Aim of the exercise: Quote the listing below in its entirety.

Source excerpt:
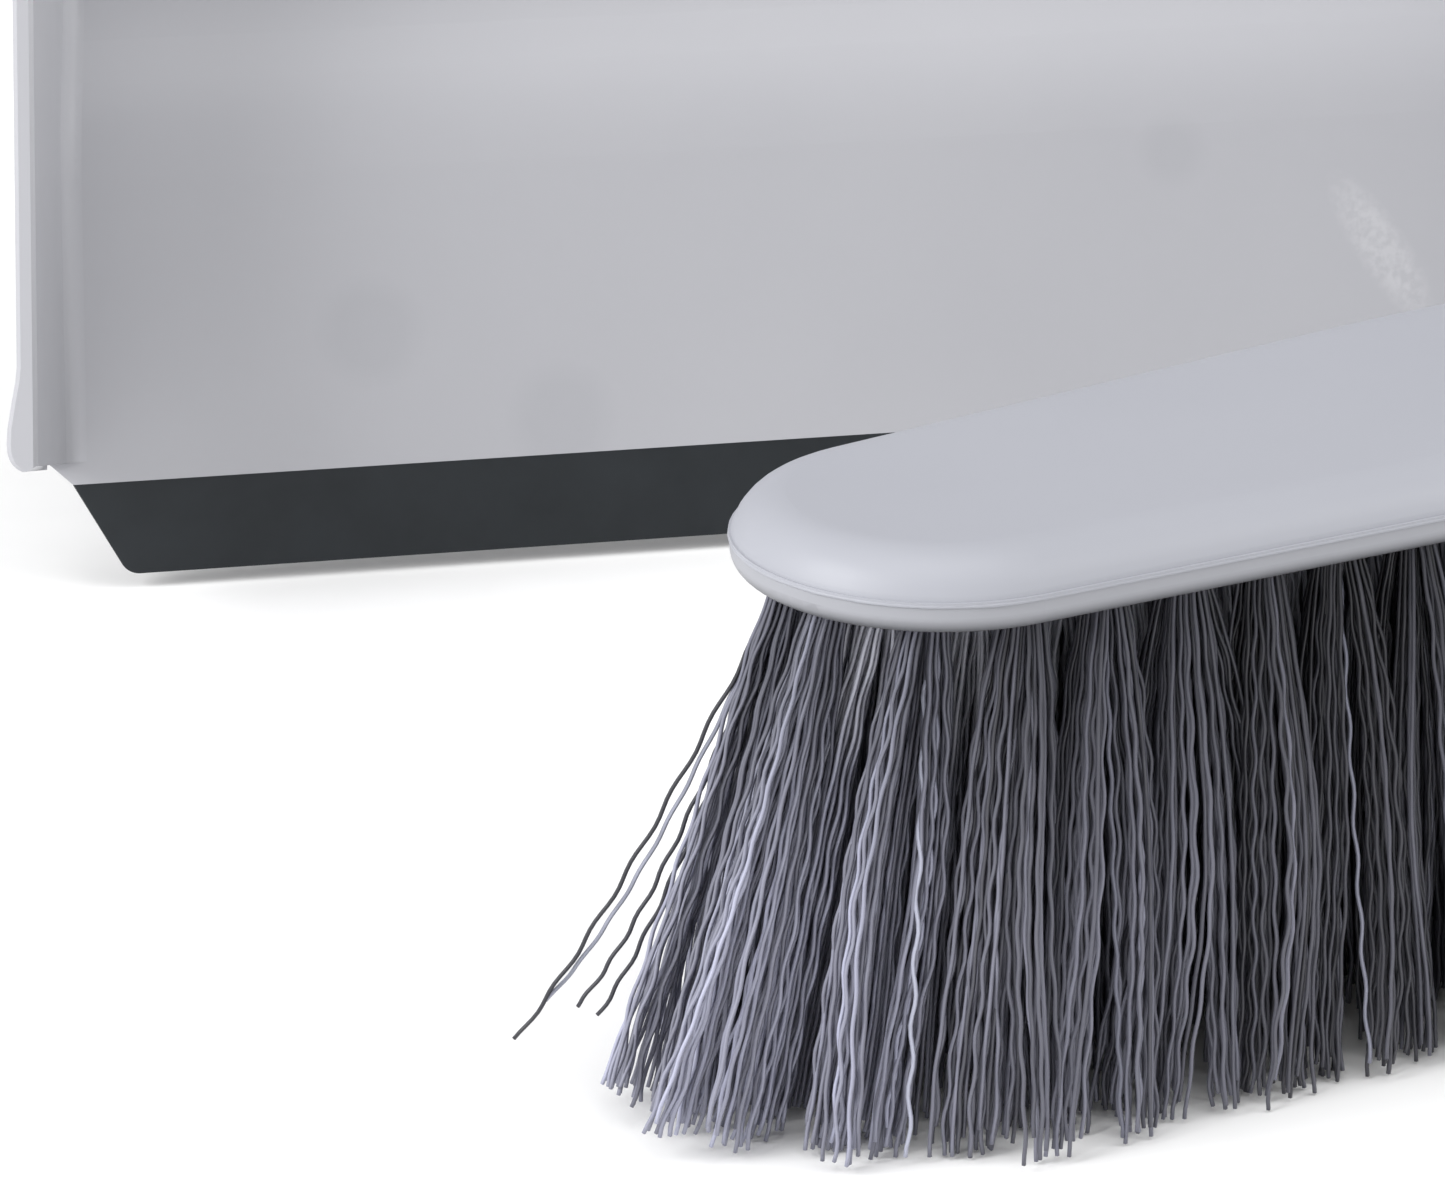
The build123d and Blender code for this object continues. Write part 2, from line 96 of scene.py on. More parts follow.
LOCK_DRIFT = 0.16  # of a bunch's tips, over the tuft's reach
WANDER = 0.75 * MM
OWN_WANDER = 0.28  # of a single filament, over that of its bunch
FIRST_ROW_TUFTS = 2
FULL_ROW_TUFTS = 5
SAME_LEVEL = 0.01 * MM  # vertices this near to an end of a tuft belong to it
# The rows' middle shades are painted light and shade: paler toward the nose, where the light falls,
# darker toward the rear.
SHADE_REAR = 0.0
SHADE_FRONT = 0.62
SHADE_FIRST_ROW = 0.53
SHADE_FADE = 3.0  # rows after which about a third of the way to the rear shade is left
SHADE_SPREAD = 0.11
TUFT_SHADE_SPREAD = 0.04
TIPS_PAINTED_LIGHT = 1.0  # painted light: added brightness toward the tips, over that of the rest
PALER_FROM = 0.2  # shares of the length between which that brightness comes in
PALER_TO = 0.6
RARE_PALE = 0.001  # share of nearly white filaments
RARE_PALE_SHADE = 0.95
ROOT_PAINTED_LIGHT_SHARE = 0.35  # of the length, over which the inner tufts get painted light

# ---- Joint bead ----
JOINT_Z = -240.0 * MM  # where the tuft block meets the top shell
JOINT_BAND = 0.4 * MM  # vertices this near to it give the joint's outline
BEAD_R = 0.22 * MM
BEAD_UNEVEN = (0.8, 1.15)  # least and greatest radius, over BEAD_R

# Filaments that stand out: row, tuft (0 is the near side), tip moved along the brush, across it
# and up in mm, shade from 0 (dark) to 1 (nearly white).
STRAYS = [
    (0, 1, -11, 11, 7, 0.05),
    (0, 1, -8, 10, 11, 0.95),
    (0, 1, -6, 7, 11, 0.10),
    (0, 1, -4, 6, 10, 0.10),
    (1, 0, 3, -5, 1, 1.00),
    (3, 0, 0, -5, 1, 0.70),
    (6, 0, 0, -4, 2, 0.90),
    (9, 0, -3, -5, 2, 0.80),
    (12, 0, 3, -5, 2, 0.10),
]


# ---- Marks on the pan's floor, painted shade and light on its side walls and a painted highlight: mm along the lip from the middle, then up from the lip ----
PAN_SLOPE = 71.0  # degrees between the pan's floor and the level
LIP_Y = -20.0
LIP_Z = -298.0
FLOOR_OUT = 5.0  # about where the floor's face is, out from the plane of the lip's underside
SPOTS = [(-70.0, 30.0, 8.0), (-45.0, 17.0, 8.0), (40.0, 48.0, 6.0)]  # and radius
SPOT_STRENGTH = 0.20
SOLID_SHARE = 0.55  # of the radius of a spot or of the painted highlight, inside which it has its full strength
SPOT_COLOUR = (0.33, 0.335, 0.36)
WALL_LENGTH = 110.0  # up from the lip, over which the side walls' painted shade turns into painted light
WALL_FROM = -30.0  # a wall's place times its normal, both along X: nothing changes at WALL_FROM
WALL_FULL = -80.0
WALL_PAINTED_LIGHT_AND_SHADE = [(0.0, (0.28, 0.282, 0.30)), (0.5, (0.47, 0.472, 0.50)), (1.0, (0.60, 0.603, 0.63))]
# A painted highlight: a paler streak across the pan's floor, where light is reflected.
HIGHLIGHT_START = (61.0, 46.0)
HIGHLIGHT_END = (76.0, 22.0)
HIGHLIGHT_HALF_WIDTH = 4.0
HIGHLIGHT_COLOUR = (0.62, 0.62, 0.64)
HIGHLIGHT_STRENGTHS = (0.08, 0.42)  # weakest and strongest
HIGHLIGHT_SPREAD = (0.36, 0.62)  # the noise values that give them


# ---- Small helpers ----
def frame_node(name):
    """The CAD object of that name."""
    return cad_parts[name]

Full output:
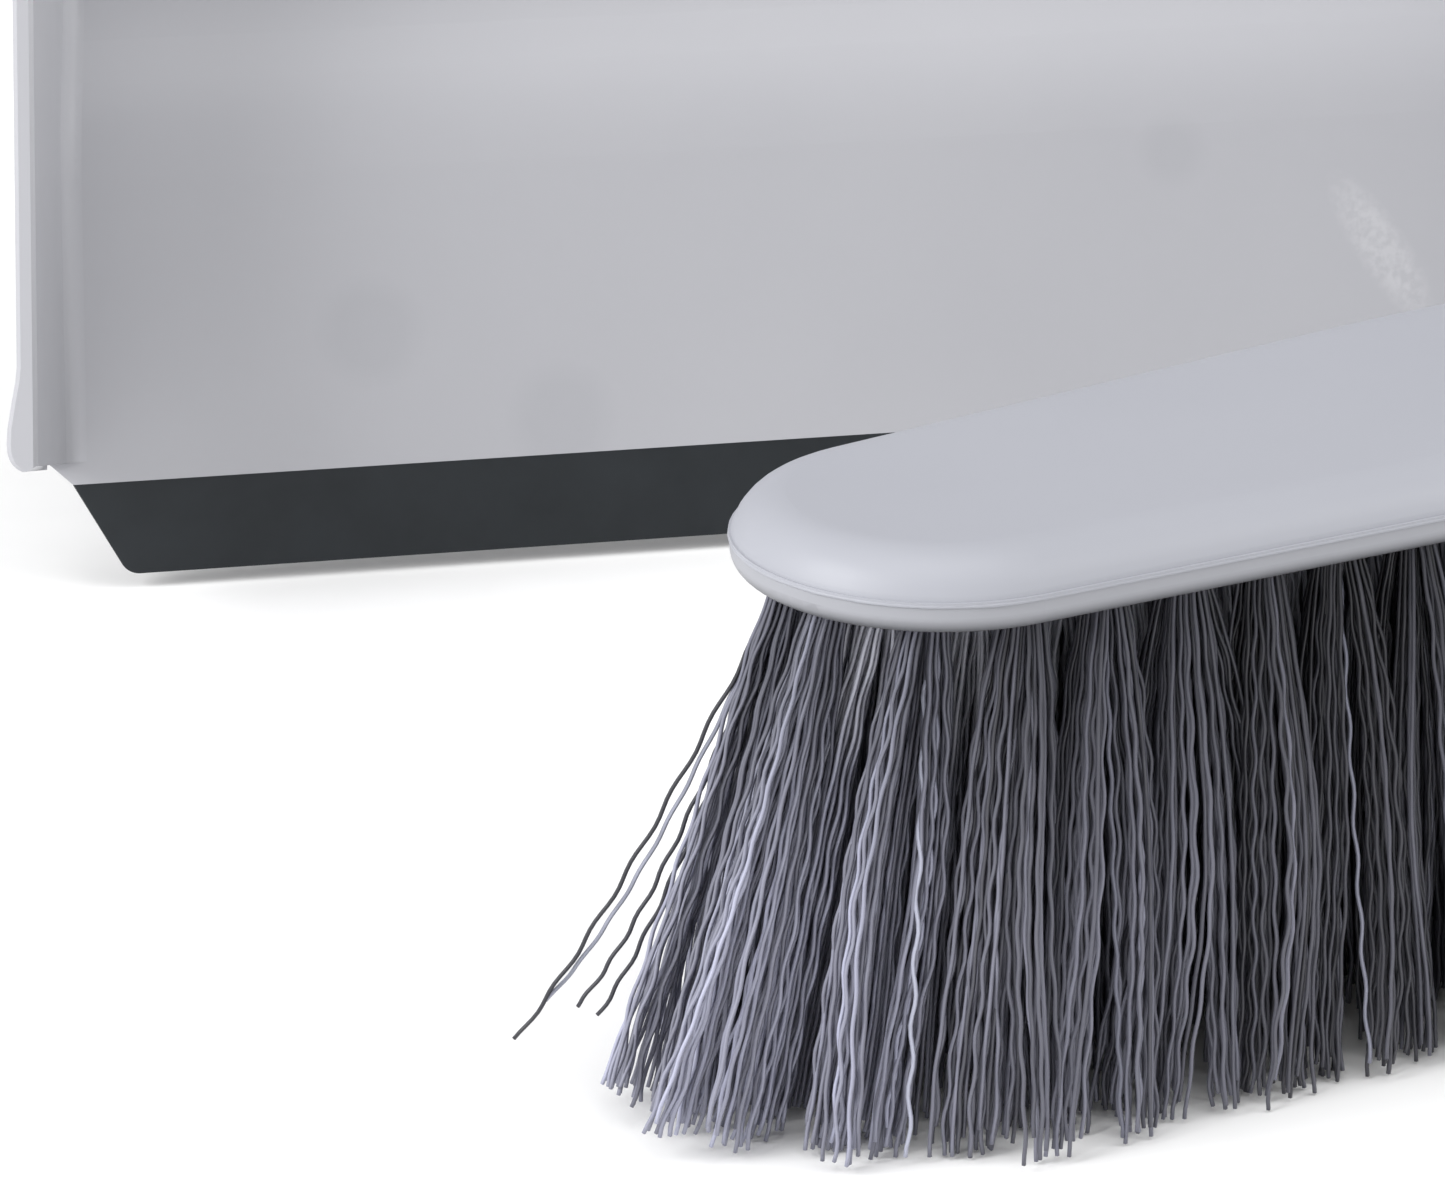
The build123d and Blender code for this object continues. Write part 2, from line 96 of scene.py on. More parts follow.
LOCK_DRIFT = 0.16  # of a bunch's tips, over the tuft's reach
WANDER = 0.75 * MM
OWN_WANDER = 0.28  # of a single filament, over that of its bunch
FIRST_ROW_TUFTS = 2
FULL_ROW_TUFTS = 5
SAME_LEVEL = 0.01 * MM  # vertices this near to an end of a tuft belong to it
# The rows' middle shades are painted light and shade: paler toward the nose, where the light falls,
# darker toward the rear.
SHADE_REAR = 0.0
SHADE_FRONT = 0.62
SHADE_FIRST_ROW = 0.53
SHADE_FADE = 3.0  # rows after which about a third of the way to the rear shade is left
SHADE_SPREAD = 0.11
TUFT_SHADE_SPREAD = 0.04
TIPS_PAINTED_LIGHT = 1.0  # painted light: added brightness toward the tips, over that of the rest
PALER_FROM = 0.2  # shares of the length between which that brightness comes in
PALER_TO = 0.6
RARE_PALE = 0.001  # share of nearly white filaments
RARE_PALE_SHADE = 0.95
ROOT_PAINTED_LIGHT_SHARE = 0.35  # of the length, over which the inner tufts get painted light

# ---- Joint bead ----
JOINT_Z = -240.0 * MM  # where the tuft block meets the top shell
JOINT_BAND = 0.4 * MM  # vertices this near to it give the joint's outline
BEAD_R = 0.22 * MM
BEAD_UNEVEN = (0.8, 1.15)  # least and greatest radius, over BEAD_R

# Filaments that stand out: row, tuft (0 is the near side), tip moved along the brush, across it
# and up in mm, shade from 0 (dark) to 1 (nearly white).
STRAYS = [
    (0, 1, -11, 11, 7, 0.05),
    (0, 1, -8, 10, 11, 0.95),
    (0, 1, -6, 7, 11, 0.10),
    (0, 1, -4, 6, 10, 0.10),
    (1, 0, 3, -5, 1, 1.00),
    (3, 0, 0, -5, 1, 0.70),
    (6, 0, 0, -4, 2, 0.90),
    (9, 0, -3, -5, 2, 0.80),
    (12, 0, 3, -5, 2, 0.10),
]


# ---- Marks on the pan's floor, painted shade and light on its side walls and a painted highlight: mm along the lip from the middle, then up from the lip ----
PAN_SLOPE = 71.0  # degrees between the pan's floor and the level
LIP_Y = -20.0
LIP_Z = -298.0
FLOOR_OUT = 5.0  # about where the floor's face is, out from the plane of the lip's underside
SPOTS = [(-70.0, 30.0, 8.0), (-45.0, 17.0, 8.0), (40.0, 48.0, 6.0)]  # and radius
SPOT_STRENGTH = 0.20
SOLID_SHARE = 0.55  # of the radius of a spot or of the painted highlight, inside which it has its full strength
SPOT_COLOUR = (0.33, 0.335, 0.36)
WALL_LENGTH = 110.0  # up from the lip, over which the side walls' painted shade turns into painted light
WALL_FROM = -30.0  # a wall's place times its normal, both along X: nothing changes at WALL_FROM
WALL_FULL = -80.0
WALL_PAINTED_LIGHT_AND_SHADE = [(0.0, (0.28, 0.282, 0.30)), (0.5, (0.47, 0.472, 0.50)), (1.0, (0.60, 0.603, 0.63))]
# A painted highlight: a paler streak across the pan's floor, where light is reflected.
HIGHLIGHT_START = (61.0, 46.0)
HIGHLIGHT_END = (76.0, 22.0)
HIGHLIGHT_HALF_WIDTH = 4.0
HIGHLIGHT_COLOUR = (0.62, 0.62, 0.64)
HIGHLIGHT_STRENGTHS = (0.08, 0.42)  # weakest and strongest
HIGHLIGHT_SPREAD = (0.36, 0.62)  # the noise values that give them


# ---- Small helpers ----
def frame_node(name):
    """The CAD object of that name."""
    return cad_parts[name]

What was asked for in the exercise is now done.